Any employer action in retaliation for a protected disclosure is deemed to be unfair, entitling the employee to “full protection” from any form of “occupational detriment”. Recent cases in the High Court, Labour Court and Labour Appeal Court have highlighted some of the principles involved: -
1. A disciplinary hearing cannot be held if it is in itself a reprisal for a protected disclosure;
2. Any dismissal will be automatically unfair, leading to re-instatement or an award of compensation;
3. Compensation will be awarded, not only for the employee’s monetary loss, but also for any personal injury suffered (embarrassment, humiliation, loss of dignity and reputation etc, etc). Particularly where there are aggravating factors, the award is likely to be substantial (e.g. R277,000 in the one case);
4. On the other hand, employees need to tread with care here.
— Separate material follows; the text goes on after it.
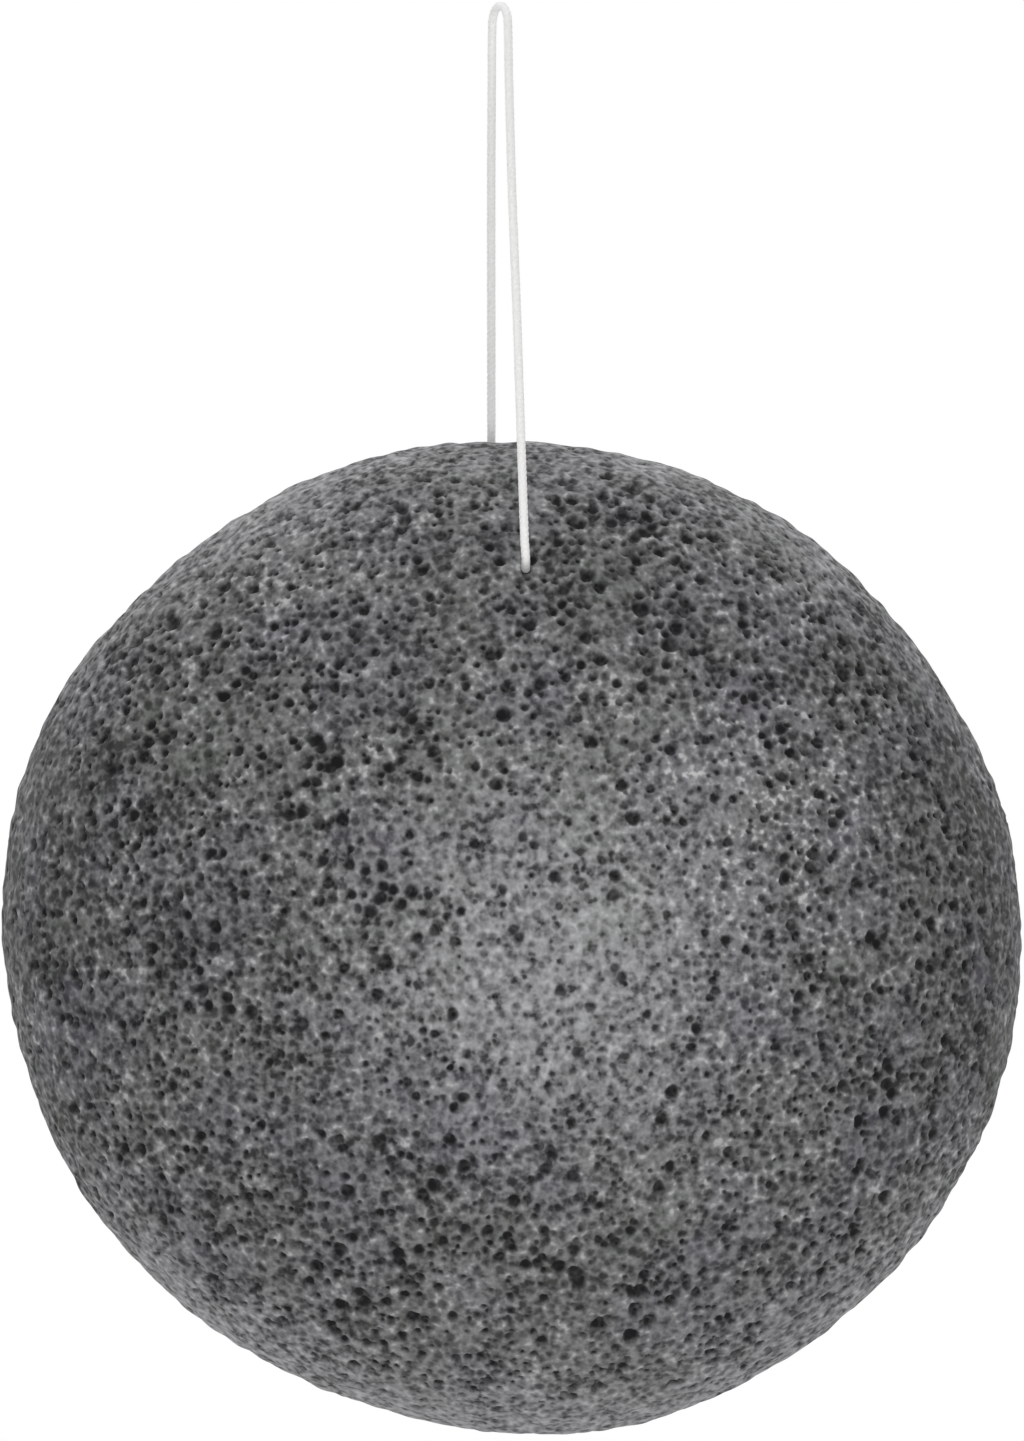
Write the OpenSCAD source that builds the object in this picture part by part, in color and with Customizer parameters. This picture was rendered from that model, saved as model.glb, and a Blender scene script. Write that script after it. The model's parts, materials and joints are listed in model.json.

An employee is liable to disciplinary action (in the case in question, demotion for one employee, and unpaid suspension for the other) for any disclosure not made in “good faith”, and with a reasonable belief that it is “substantially true”. There must be “facts upon which reason to believe could be based” – mere speculation and opinion is insufficient.
It is essential for the disclosure to be a “protected” one, and it can be tricky to determine what is protected, and what isn’t. Both employers and employees would be wise to seek proper advice before taking any action under this legislation.